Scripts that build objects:
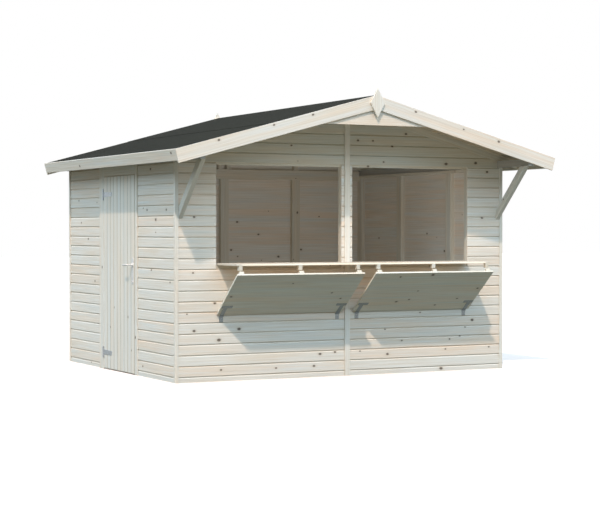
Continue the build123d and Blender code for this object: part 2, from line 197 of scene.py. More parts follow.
# Shader helpers
class Nodes:
    """A node tree with short calls for the nodes used here."""

    def __init__(self, tree):
        self.tree = tree

    def add(self, kind, **settings):
        node = self.tree.nodes.new(kind)
        for key, value in settings.items():
            setattr(node, key, value)
        return node

    def join(self, source, target):
        self.tree.links.new(source, target)

    def feed(self, socket, value):
        """Link a socket, or set it to a plain value."""
        if hasattr(value, "is_output"):
            self.join(value, socket)
        else:
            socket.default_value = value

    def math(self, operation, first, second=0.0, third=0.0):
        node = self.add("ShaderNodeMath", operation=operation)
        for socket, value in zip(node.inputs, (first, second, third)):
            self.feed(socket, value)
        return node.outputs[0]

    def vector(self, operation, first, second=(0, 0, 0)):
        node = self.add("ShaderNodeVectorMath", operation=operation)
        self.feed(node.inputs[0], first)
        self.feed(node.inputs[1], second)
        return node.outputs["Value" if operation == "LENGTH" else "Vector"]

    def parts(self, vector):
        """The x, y and z of a vector."""
        node = self.add("ShaderNodeSeparateXYZ")
        self.join(vector, node.inputs[0])
        return node.outputs

    def noise(self, vector, scale, detail, roughness):
        node = self.add("ShaderNodeTexNoise")
        self.feed(node.inputs["Vector"], vector)
        node.inputs["Scale"].default_value = scale
        node.inputs["Detail"].default_value = detail
        node.inputs["Roughness"].default_value = roughness
        return node.outputs["Fac"]

    def pattern(self, place, repeats, detail, roughness):
        """Noise with its own number of repeats a metre along each axis."""
        return self.noise(self.vector("MULTIPLY", place, repeats), 1.0, detail, roughness)

    def ramp(self, factor, stops):
        """Colour ramp; each stop is a position and a colour of three or four parts."""
        node = self.add("ShaderNodeValToRGB")
        elements = node.color_ramp.elements
        while len(elements) < len(stops):
            elements.new(0.5)
        for element, (position, colour) in zip(elements, stops):
            element.position = position
            element.color = colour if len(colour) == 4 else (*colour, 1)
        self.join(factor, node.inputs[0])
        return node.outputs

    def mix(self, factor, first, second, blend="MIX"):
        node = self.add("ShaderNodeMix", data_type="RGBA", blend_type=blend)
        self.feed(node.inputs[0], factor)
        self.feed(node.inputs[6], first)
        self.feed(node.inputs[7], second)
        return node.outputs[2]

    def tint(self, base, colour):
        return self.mix(1.0, base, colour, "MULTIPLY")

    def attribute(self, name):
        return self.add("ShaderNodeAttribute", attribute_name=name)


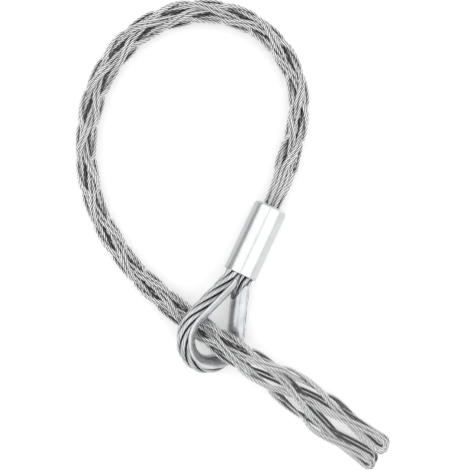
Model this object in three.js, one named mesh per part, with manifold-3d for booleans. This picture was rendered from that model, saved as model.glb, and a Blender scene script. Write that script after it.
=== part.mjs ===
// Cable pulling grip: a woven wire sock, a pressed aluminium ferrule and a thimble eye of steel wire rope.
// Millimetres, +Z up. The grip lies flat, bent round in one loop, as a slack grip comes to rest:
// the sock's tail runs under the upper leg of its own eye and over the lower leg.
// Modelled round the middle of the ferrule's sock end, then moved so that the origin is under the middle.
import * as THREE from 'three';
import Module from 'manifold-3d';
import { mergeVertices } from 'three/addons/utils/BufferGeometryUtils.js';

const wasm = await Module();
wasm.setup();

// Sock: wires laid up in pairs, half of the pairs winding each way round the tube
const wireDiameter = 1.6;
const wireGap = 0.23;
const crossingGap = 0.27;
const carriers = 4;
const wireSides = 6;
const hairpinSides = 5;
const rows = 24;
const firstRow = 9.7;
const legTouchGap = 0.21;
const tailGirthGain = 16;
const tailGirthLead = 6.9;
const tailGirthRun = 70;
const tailRowLag = 1.1;
const tailLossShare = 0.073;
const mouthReach = 6.5;
const braidAngle = 33.5;
const dwellShare = 0.25;
const stationShare = 0.35;
const fanLength = 15;
const headingReach = 0.5;

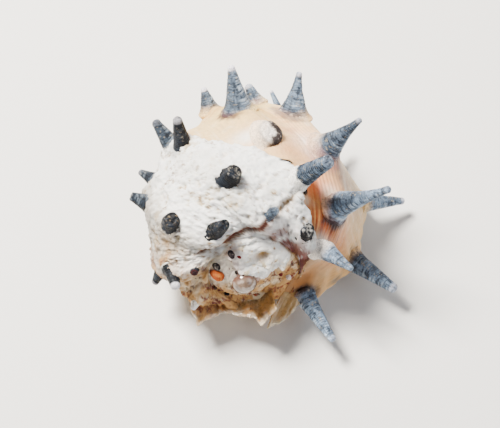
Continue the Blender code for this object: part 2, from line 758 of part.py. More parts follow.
def build_siphon(look):
    """The short breathing siphon beside the head, under the canal."""
    x, z = SIPHON_CENTRE
    start = np.array([x, FOOT_FRONT + SOFT_GAP, z])
    path = [start + np.array([-0.25 * t * t, SIPHON_LENGTH * t, 0.05 * t]) for t in (0.0, 0.35, 0.7, 0.94, 1.0)]
    radii = [1.05 * SIPHON_RADIUS, SIPHON_RADIUS, 0.95 * SIPHON_RADIUS, SIPHON_RADIUS, 0.8 * SIPHON_RADIUS]
    siphon = tapered_tube("siphon", path, radii, 12, look)
    keep_largest(siphon)
    return siphon


body_look = material("chalky_shell", (0.80, 0.76, 0.68), 0.8)
lip_look = material("new_shell", (0.78, 0.55, 0.38), 0.5)
plate_look = material("callus", (0.86, 0.78, 0.62), 0.35)

spire_look = material("crusted_spire", (0.62, 0.50, 0.44), 0.7)
seams = []
build_spire(spire_look, seams)
body, plate = build_body_whorl(body_look, seams)
build_lip_whorl(lip_look, seams)
plate.data.materials.clear()
plate.data.materials.append(plate_look)
flesh_look = material("flesh", (0.80, 0.72, 0.50), 0.45)
operculum_look = material("horn", (0.28, 0.14, 0.07), 0.4)
eye_look = material("eye", (0.02, 0.02, 0.02), 0.15)
build_foot(flesh_look)
build_operculum(operculum_look)
build_head(flesh_look)
build_siphon(flesh_look)
for side in (-1, 1):
    build_tentacle(side, flesh_look, eye_look)
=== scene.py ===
import math

import bpy
import numpy as np
from mathutils import Matrix


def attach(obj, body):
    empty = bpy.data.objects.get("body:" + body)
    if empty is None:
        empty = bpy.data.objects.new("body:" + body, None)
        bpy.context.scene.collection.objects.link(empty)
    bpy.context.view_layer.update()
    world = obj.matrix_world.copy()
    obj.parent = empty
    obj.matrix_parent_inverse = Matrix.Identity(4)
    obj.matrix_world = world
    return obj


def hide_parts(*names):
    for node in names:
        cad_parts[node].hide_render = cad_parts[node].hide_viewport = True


# The looks of a live prickly drupe snail, built in millimetres and turned to metres at the end.
# It faces +Y, the outer lip is on +X, and it rests on the floor at z = 0.
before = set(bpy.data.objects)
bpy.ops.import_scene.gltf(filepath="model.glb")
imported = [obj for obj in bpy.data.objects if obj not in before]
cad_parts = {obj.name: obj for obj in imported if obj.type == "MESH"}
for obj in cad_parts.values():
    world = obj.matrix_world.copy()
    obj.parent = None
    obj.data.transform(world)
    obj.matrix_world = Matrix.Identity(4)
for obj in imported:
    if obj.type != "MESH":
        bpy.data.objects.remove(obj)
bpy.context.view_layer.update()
print("frame loaded")

mm = 0.001

# the shell is a curve along the lip, as radius and height along the axis, that turns round the axis and
# shrinks with age; ages are degrees before the lip, and a place is 0 at the suture and 1 at the canal
shell = {
    "apex": (-0.5, -10.5, 8.4), "tilt": 18.4, "growth": 2.03, "lipDrop": -6.2, "levelLimits": (-0.995, 0.98),
    "canalBend": 1.43, "bendStart": 8.0, "bendSpan": 10.0, "slopeStep": 0.004, "frameStep": (1.0, 0.01),
    "outline": [(5.6, -2.7), (8.6, -3.55), (10.5, -6.1), (11.2, -9.2),
                (10.5, -13.0), (8.3, -17.0), (5.0, -20.2), (2.0, -22.0)],
    "suturePlace": 0.21, "newGrowth": 65.0, "oldest": 371.0, "hidden": 306.0, "sutureBlend": 6.0,
    "ribs": (0, 50, 83, 121, 167, 208, 250, 292, 334, 376, 418), "ribHeight": 0.55, "ribWidth": 9.0,
    "ribFade": (0.06, 0.12), "moundShare": 0.19, "moundSpread": 1.15, "drawnPlace": 0.035,
    "lipLevel": 2.2, "edgeSteps": 2000,
}

# each spine: age, place, length, root radius, end radius, lean with growth, lean towards the canal
lipSpines = {
    "rim1": (3.5, 0.058, 5.2, 0.95, 0.34, 0.10, 0.30),
    "rim2": (4, 0.208, 4.9, 1.05, 0.46, -0.17, -0.24),
    "rim3": (8, 0.378, 4.4, 0.95, 0.34, 0.40, 0.18),
    "rim4": (4, 0.600, 2.0, 0.70, 0.22, 0.00, 0.10),
    "rim5": (4, 0.765, 3.6, 0.60, 0.18, -0.14, 1.20),
    "fold1": (56, 0.074, 4.0, 1.10, 0.28, 0.45, 0.50),
    "fold2": (53, 0.200, 6.2, 1.38, 0.34, 0.00, 0.27),
    "fold3": (53.5, 0.391, 4.9, 1.50, 0.29, -0.08, -0.11),
    "fold4": (50, 0.608, 4.0, 1.42, 0.28, -0.33, -0.02),
    "fold5": (52.5, 0.758, 1.8, 0.85, 0.40, -0.40, 0.40),
}
backSpines = {
    "ridge1": (80, 0.074, 1.1, 0.85, 0.60, 0.20, 0.95),
    "ridge2": (81, 0.227, 4.9, 1.08, 0.58, 0.27, 0.19),
    "ridge3": (85, 0.411, 0.9, 1.35, 1.12, 0.30, -0.40),
    "ridge4": (83, 0.645, 4.2, 1.30, 0.34, -0.09, -0.10),
    "ridge5": (84, 0.866, 2.2, 0.90, 0.30, 0.12, -0.30),
    "crown1": (110.5, 0.094, 1.5, 0.55, 0.36, 1.20, 1.20),
    "crown2": (117, 0.251, 1.8, 0.95, 0.70, 0.50, 0.00),
    "crown3": (128, 0.525, 3.5, 0.95, 0.42, 0.55, -0.22),
    "crown4": (134, 0.583, 3.4, 1.10, 0.42, 0.27, 0.12),
    "side1": (158, 0.087, 2.6, 0.78, 0.48, 1.60, 0.60),
    "side2": (164, 0.221, 1.5, 0.88, 0.64, 0.75, -0.20),
    "side3": (168, 0.430, 2.0, 0.85, 0.40, 0.20, 0.10),
    "side4": (165, 0.620, 1.9, 0.75, 0.30, 0.10, 0.30),
    "low1": (209, 0.062, 0.9, 0.50, 0.32, 0.06, -0.23),
    "low2": (205, 0.166, 2.0, 0.75, 0.44, -0.95, -1.50),
    "low3": (213, 0.310, 1.6, 0.70, 0.34, -0.75, -0.10),
    "under1": (249, 0.120, 1.0, 0.50, 0.26, 0.00, 0.00),
}

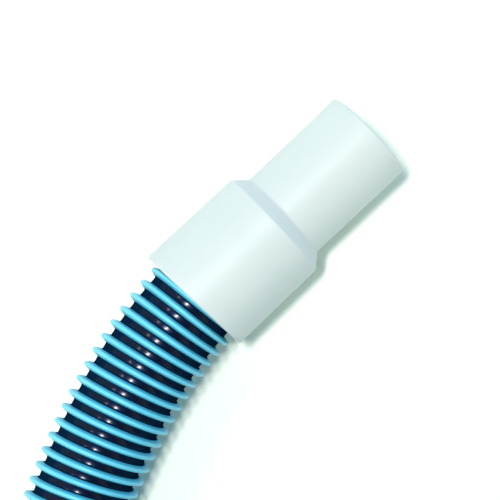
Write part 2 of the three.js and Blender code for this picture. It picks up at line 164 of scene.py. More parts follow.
cuff_low, cuff_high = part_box("swivel_cuff")
cuff_axis_z = (cuff_low.z + cuff_high.z) / 2
COIL_STEP_ANGLE = 3
HEADING_ANGLE = 0.5
END_SHARES = (0.33, 0.66, 1)
end_point = coil_point(COIL_END_ANGLE)
end_heading = end_point - coil_point(COIL_END_ANGLE - HEADING_ANGLE)
end_heading.z = 0
end_heading.normalize()
route = [(HOSE_START_X, 0, cuff_axis_z), (CUFF_EXIT_X, 0, cuff_axis_z)]
route += [(CUFF_EXIT_X - STRAIGHT_START, 0, cuff_axis_z)]
route += [(x, y, underside + RIB_RADIUS) for x, y, underside in RUN_ROUTE]
route += [coil_point(angle) for angle in range(0, COIL_END_ANGLE + 1, COIL_STEP_ANGLE)]
route += [end_point + end_heading * STRAIGHT_END * share for share in END_SHARES]
PATH_STEP = 0.001
SMOOTHING = 12
line = joined_curve(route, PATH_STEP)
kernel = np.hanning(2 * SMOOTHING + 3)[1:-1]
kernel /= kernel.sum()
padded = np.pad(line, ((SMOOTHING, SMOOTHING), (0, 0)), mode="reflect", reflect_type="odd")
line = np.stack([np.convolve(padded[:, k], kernel, mode="valid") for k in range(3)], axis=1)
line_along = np.concatenate([[0], np.cumsum(np.linalg.norm(np.diff(line, axis=0), axis=1))])
hose_length = line_along[-1]

heading = np.gradient(line, axis=0)
heading /= np.linalg.norm(heading, axis=1)[:, None]
side = np.zeros_like(line)
side[0] = (0, 1, 0)
for i in range(1, len(line)):
    carried = side[i - 1] - heading[i] * (side[i - 1] @ heading[i])
    side[i] = carried / np.linalg.norm(carried)
across = np.cross(heading, side)


def hose_points(along, angle, radius):
    """Points round the hose, at distances along its centre line, angles round it and radii."""
    def carried(rows):
        return np.stack([np.interp(along, line_along, rows[:, k]) for k in range(3)], axis=-1)
    along_clear = np.clip(along, 0, hose_length)
    past = (along - along_clear)[..., None]
    round_side = carried(side) * np.cos(angle)[..., None]
    round_across = carried(across) * np.sin(angle)[..., None]
    return carried(line) + past * carried(heading) + (round_side + round_across) * radius[..., None]


# --- Hose wall ----------------------------------------------------------------------------------
# The hose's tube: glossy navy plastic, a strip wound as a helix and welded edge to edge, smooth in the bore.
# Between the ribs it shows as a round-bottomed valley that turns up into each rib's flank.

RIB_PHASE = 0.00225
FIRST_WALL_TURN = -1
# Each profile gives places in shares of the rib pitch, counted from a rib's middle, with the radius there.
VALLEY_PROFILE = [
    (0.50, 0.02027), (0.57, 0.020279), (0.64, 0.020306), (0.69, 0.02035), (0.725, 0.02048), (0.75, 0.02088),
    (0.765, 0.02150), (1.235, 0.02150), (1.25, 0.02088), (1.275, 0.02048), (1.31, 0.02035), (1.36, 0.020306),
    (1.43, 0.020279),
]
COIL_VALLEY_PROFILE = [(0.50, 0.02020), (0.72, 0.02078), (1.28, 0.02078)]
FINE_TURNS = 34
FINE_SIDES = 64
COIL_SIDES = 16
all_turns = int((hose_length - RIB_PHASE) / RIB_PITCH) - 1


def mesh_object(name, corners, faces):
    mesh = bpy.data.meshes.new(name)
    mesh.from_pydata(corners, [], faces)
    mesh.validate()
    made = bpy.data.objects.new(name, mesh)
    bpy.context.scene.collection.objects.link(made)
    mesh.polygons.foreach_set("use_smooth", [True] * len(mesh.polygons))
    return made


def helix_rows(first_turn, turns, sides, profile):
    """Corners along a helix, row after row: each row holds one corner per profile point."""
    steps = np.arange(turns * sides + 1)
    angle = 2 * math.pi * steps / sides
    shares = np.array([share for share, _ in profile])
    radii = np.array([radius for _, radius in profile])
    along = RIB_PHASE + RIB_PITCH * (first_turn + steps[:, None] / sides + shares[None, :])
    shape = along.shape
    return hose_points(along, np.broadcast_to(angle[:, None], shape), np.broadcast_to(radii, shape))


def wall_shell(first_turn, turns, sides, profile):
    """A closed stretch of the tube: valleys outside, smooth bore inside, a stepped ring at each end."""
    full = helix_rows(first_turn, turns + 1, sides, profile + [(profile[0][0], BORE_RADIUS)])
    count = len(profile) + 1
    corners = full.reshape(-1, 3)
    last = turns * sides

    def at(step, place):
        if place == count - 1:
            return (step + sides) * count
        return step * count + place

    def bore(step):
        return step * count + count - 1

    faces = []
    for step in range(last):
        for place in range(count - 1):
            faces.append((at(step, place), at(step, place + 1), at(step + 1, place + 1), at(step + 1, place)))
        faces.append((bore(step), bore(step + 1), bore(step + 1 + sides), bore(step + sides)))
    for step in range(sides):
        faces.append((at(step, 0), at(step + 1, 0), bore(step + 1), bore(step)))
        end = last + step
        faces.append((at(end + 1, 0), at(end, 0), bore(end), bore(end + 1)))
    faces.append([bore(0), bore(sides)] + [at(0, place) for place in range(count - 1, -1, -1)])
    faces.append([at(last, place) for place in range(count)] + [bore(last + sides), bore(last)])
    return corners, faces


def without_loose(corners, faces):
    used = sorted({corner for face in faces for corner in face})
    place = {corner: i for i, corner in enumerate(used)}
    return [tuple(corners[corner]) for corner in used], [[place[c] for c in face] for face in faces]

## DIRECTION
For each line of the listing that holds the word "Blender", show that line.

## WRITTEN RESPONSE
Continue the build123d and Blender code for this object: part 2, from line 197 of scene.py. More parts follow.
Model this object in three.js, one named mesh per part, with manifold-3d for booleans. This picture was rendered from that model, saved as model.glb, and a Blender scene script. Write that script after it.
Continue the Blender code for this object: part 2, from line 758 of part.py. More parts follow.
Write part 2 of the three.js and Blender code for this picture. It picks up at line 164 of scene.py. More parts follow.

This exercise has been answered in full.